• **Entries provided**
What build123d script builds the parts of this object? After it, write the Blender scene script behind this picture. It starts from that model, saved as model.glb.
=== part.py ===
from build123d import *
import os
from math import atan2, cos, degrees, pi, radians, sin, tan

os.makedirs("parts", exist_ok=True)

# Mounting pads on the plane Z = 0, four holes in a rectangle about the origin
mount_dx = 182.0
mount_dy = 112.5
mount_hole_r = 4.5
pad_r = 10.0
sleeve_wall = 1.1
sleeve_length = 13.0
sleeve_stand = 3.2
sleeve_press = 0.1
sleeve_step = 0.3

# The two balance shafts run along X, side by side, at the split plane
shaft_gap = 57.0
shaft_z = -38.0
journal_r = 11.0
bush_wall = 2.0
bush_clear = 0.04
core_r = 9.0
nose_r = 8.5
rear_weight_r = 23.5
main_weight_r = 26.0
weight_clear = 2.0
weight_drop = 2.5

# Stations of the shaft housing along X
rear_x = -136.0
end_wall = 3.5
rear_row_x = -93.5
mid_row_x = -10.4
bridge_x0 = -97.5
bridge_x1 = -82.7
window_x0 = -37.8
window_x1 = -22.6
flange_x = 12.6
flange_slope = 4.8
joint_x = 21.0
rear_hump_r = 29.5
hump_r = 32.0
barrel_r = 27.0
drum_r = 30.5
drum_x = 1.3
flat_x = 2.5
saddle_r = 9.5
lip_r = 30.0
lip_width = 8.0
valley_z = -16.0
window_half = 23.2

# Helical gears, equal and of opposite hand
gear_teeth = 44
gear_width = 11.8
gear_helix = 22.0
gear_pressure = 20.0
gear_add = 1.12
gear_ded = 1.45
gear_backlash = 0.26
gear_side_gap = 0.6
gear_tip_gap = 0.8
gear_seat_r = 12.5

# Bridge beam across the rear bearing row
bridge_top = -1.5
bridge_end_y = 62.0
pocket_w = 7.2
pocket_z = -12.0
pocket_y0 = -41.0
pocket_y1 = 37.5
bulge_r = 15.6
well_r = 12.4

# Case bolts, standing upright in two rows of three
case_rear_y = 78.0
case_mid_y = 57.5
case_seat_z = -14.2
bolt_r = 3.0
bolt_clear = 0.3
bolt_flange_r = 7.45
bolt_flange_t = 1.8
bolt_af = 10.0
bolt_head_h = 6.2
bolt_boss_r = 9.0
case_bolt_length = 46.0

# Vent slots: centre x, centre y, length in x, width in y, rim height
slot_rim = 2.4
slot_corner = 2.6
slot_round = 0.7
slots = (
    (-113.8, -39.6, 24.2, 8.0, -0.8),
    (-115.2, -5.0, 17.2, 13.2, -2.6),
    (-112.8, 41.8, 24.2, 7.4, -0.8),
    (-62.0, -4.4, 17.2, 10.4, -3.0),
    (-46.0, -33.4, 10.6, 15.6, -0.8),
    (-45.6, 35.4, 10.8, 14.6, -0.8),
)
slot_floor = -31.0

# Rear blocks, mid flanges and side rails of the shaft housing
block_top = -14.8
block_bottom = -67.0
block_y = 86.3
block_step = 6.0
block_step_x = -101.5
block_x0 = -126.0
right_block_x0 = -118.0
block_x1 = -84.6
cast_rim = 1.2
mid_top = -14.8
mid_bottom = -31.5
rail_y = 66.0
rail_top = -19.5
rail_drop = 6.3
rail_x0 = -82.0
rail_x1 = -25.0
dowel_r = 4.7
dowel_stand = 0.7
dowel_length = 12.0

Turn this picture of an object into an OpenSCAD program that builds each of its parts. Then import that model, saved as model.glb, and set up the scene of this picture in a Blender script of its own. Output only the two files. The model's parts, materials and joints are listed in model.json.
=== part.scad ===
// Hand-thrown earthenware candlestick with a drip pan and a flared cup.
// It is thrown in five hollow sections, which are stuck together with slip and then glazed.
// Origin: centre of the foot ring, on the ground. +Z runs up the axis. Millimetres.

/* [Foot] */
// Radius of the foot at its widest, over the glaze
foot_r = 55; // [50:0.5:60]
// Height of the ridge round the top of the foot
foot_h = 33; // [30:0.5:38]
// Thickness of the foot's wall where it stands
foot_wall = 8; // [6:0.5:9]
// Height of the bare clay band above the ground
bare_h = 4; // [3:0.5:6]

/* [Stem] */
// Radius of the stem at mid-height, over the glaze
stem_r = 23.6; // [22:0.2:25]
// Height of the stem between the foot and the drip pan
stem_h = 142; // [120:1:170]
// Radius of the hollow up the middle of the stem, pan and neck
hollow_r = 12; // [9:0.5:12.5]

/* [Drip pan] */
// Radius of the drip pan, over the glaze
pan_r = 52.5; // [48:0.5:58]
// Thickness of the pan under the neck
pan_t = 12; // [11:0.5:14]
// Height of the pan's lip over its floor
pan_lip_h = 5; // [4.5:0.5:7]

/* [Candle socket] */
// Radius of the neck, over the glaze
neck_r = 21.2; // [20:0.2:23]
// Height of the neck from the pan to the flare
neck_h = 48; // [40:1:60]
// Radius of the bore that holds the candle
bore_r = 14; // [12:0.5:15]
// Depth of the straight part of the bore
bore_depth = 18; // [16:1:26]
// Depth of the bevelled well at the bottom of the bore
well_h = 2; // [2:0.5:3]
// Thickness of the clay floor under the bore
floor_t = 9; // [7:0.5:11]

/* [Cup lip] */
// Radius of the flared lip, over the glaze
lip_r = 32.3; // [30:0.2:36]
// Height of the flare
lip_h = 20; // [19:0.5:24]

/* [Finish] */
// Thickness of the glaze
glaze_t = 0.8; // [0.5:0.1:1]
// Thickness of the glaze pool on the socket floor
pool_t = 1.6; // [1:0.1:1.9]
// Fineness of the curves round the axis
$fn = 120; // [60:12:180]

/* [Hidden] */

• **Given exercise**
Transcribe every entry exactly, omitting nothing.

• **Response to this task**
What build123d script builds the parts of this object? After it, write the Blender scene script behind this picture. It starts from that model, saved as model.glb.
=== part.py ===
from build123d import *
import os
from math import atan2, cos, degrees, pi, radians, sin, tan

os.makedirs("parts", exist_ok=True)

# Mounting pads on the plane Z = 0, four holes in a rectangle about the origin
mount_dx = 182.0
mount_dy = 112.5
mount_hole_r = 4.5
pad_r = 10.0
sleeve_wall = 1.1
sleeve_length = 13.0
sleeve_stand = 3.2
sleeve_press = 0.1
sleeve_step = 0.3

# The two balance shafts run along X, side by side, at the split plane
shaft_gap = 57.0
shaft_z = -38.0
journal_r = 11.0
bush_wall = 2.0
bush_clear = 0.04
core_r = 9.0
nose_r = 8.5
rear_weight_r = 23.5
main_weight_r = 26.0
weight_clear = 2.0
weight_drop = 2.5

# Stations of the shaft housing along X
rear_x = -136.0
end_wall = 3.5
rear_row_x = -93.5
mid_row_x = -10.4
bridge_x0 = -97.5
bridge_x1 = -82.7
window_x0 = -37.8
window_x1 = -22.6
flange_x = 12.6
flange_slope = 4.8
joint_x = 21.0
rear_hump_r = 29.5
hump_r = 32.0
barrel_r = 27.0
drum_r = 30.5
drum_x = 1.3
flat_x = 2.5
saddle_r = 9.5
lip_r = 30.0
lip_width = 8.0
valley_z = -16.0
window_half = 23.2

# Helical gears, equal and of opposite hand
gear_teeth = 44
gear_width = 11.8
gear_helix = 22.0
gear_pressure = 20.0
gear_add = 1.12
gear_ded = 1.45
gear_backlash = 0.26
gear_side_gap = 0.6
gear_tip_gap = 0.8
gear_seat_r = 12.5

# Bridge beam across the rear bearing row
bridge_top = -1.5
bridge_end_y = 62.0
pocket_w = 7.2
pocket_z = -12.0
pocket_y0 = -41.0
pocket_y1 = 37.5
bulge_r = 15.6
well_r = 12.4

# Case bolts, standing upright in two rows of three
case_rear_y = 78.0
case_mid_y = 57.5
case_seat_z = -14.2
bolt_r = 3.0
bolt_clear = 0.3
bolt_flange_r = 7.45
bolt_flange_t = 1.8
bolt_af = 10.0
bolt_head_h = 6.2
bolt_boss_r = 9.0
case_bolt_length = 46.0

# Vent slots: centre x, centre y, length in x, width in y, rim height
slot_rim = 2.4
slot_corner = 2.6
slot_round = 0.7
slots = (
    (-113.8, -39.6, 24.2, 8.0, -0.8),
    (-115.2, -5.0, 17.2, 13.2, -2.6),
    (-112.8, 41.8, 24.2, 7.4, -0.8),
    (-62.0, -4.4, 17.2, 10.4, -3.0),
    (-46.0, -33.4, 10.6, 15.6, -0.8),
    (-45.6, 35.4, 10.8, 14.6, -0.8),
)
slot_floor = -31.0

# Rear blocks, mid flanges and side rails of the shaft housing
block_top = -14.8
block_bottom = -67.0
block_y = 86.3
block_step = 6.0
block_step_x = -101.5
block_x0 = -126.0
right_block_x0 = -118.0
block_x1 = -84.6
cast_rim = 1.2
mid_top = -14.8
mid_bottom = -31.5
rail_y = 66.0
rail_top = -19.5
rail_drop = 6.3
rail_x0 = -82.0
rail_x1 = -25.0
dowel_r = 4.7
dowel_stand = 0.7
dowel_length = 12.0

Turn this picture of an object into an OpenSCAD program that builds each of its parts. Then import that model, saved as model.glb, and set up the scene of this picture in a Blender script of its own. Output only the two files. The model's parts, materials and joints are listed in model.json.
=== part.scad ===
// Hand-thrown earthenware candlestick with a drip pan and a flared cup.
// It is thrown in five hollow sections, which are stuck together with slip and then glazed.
// Origin: centre of the foot ring, on the ground. +Z runs up the axis. Millimetres.

/* [Foot] */
// Radius of the foot at its widest, over the glaze
foot_r = 55; // [50:0.5:60]
// Height of the ridge round the top of the foot
foot_h = 33; // [30:0.5:38]
// Thickness of the foot's wall where it stands
foot_wall = 8; // [6:0.5:9]
// Height of the bare clay band above the ground
bare_h = 4; // [3:0.5:6]

/* [Stem] */
// Radius of the stem at mid-height, over the glaze
stem_r = 23.6; // [22:0.2:25]
// Height of the stem between the foot and the drip pan
stem_h = 142; // [120:1:170]
// Radius of the hollow up the middle of the stem, pan and neck
hollow_r = 12; // [9:0.5:12.5]

/* [Drip pan] */
// Radius of the drip pan, over the glaze
pan_r = 52.5; // [48:0.5:58]
// Thickness of the pan under the neck
pan_t = 12; // [11:0.5:14]
// Height of the pan's lip over its floor
pan_lip_h = 5; // [4.5:0.5:7]

/* [Candle socket] */
// Radius of the neck, over the glaze
neck_r = 21.2; // [20:0.2:23]
// Height of the neck from the pan to the flare
neck_h = 48; // [40:1:60]
// Radius of the bore that holds the candle
bore_r = 14; // [12:0.5:15]
// Depth of the straight part of the bore
bore_depth = 18; // [16:1:26]
// Depth of the bevelled well at the bottom of the bore
well_h = 2; // [2:0.5:3]
// Thickness of the clay floor under the bore
floor_t = 9; // [7:0.5:11]

/* [Cup lip] */
// Radius of the flared lip, over the glaze
lip_r = 32.3; // [30:0.2:36]
// Height of the flare
lip_h = 20; // [19:0.5:24]

/* [Finish] */
// Thickness of the glaze
glaze_t = 0.8; // [0.5:0.1:1]
// Thickness of the glaze pool on the socket floor
pool_t = 1.6; // [1:0.1:1.9]
// Fineness of the curves round the axis
$fn = 120; // [60:12:180]

/* [Hidden] */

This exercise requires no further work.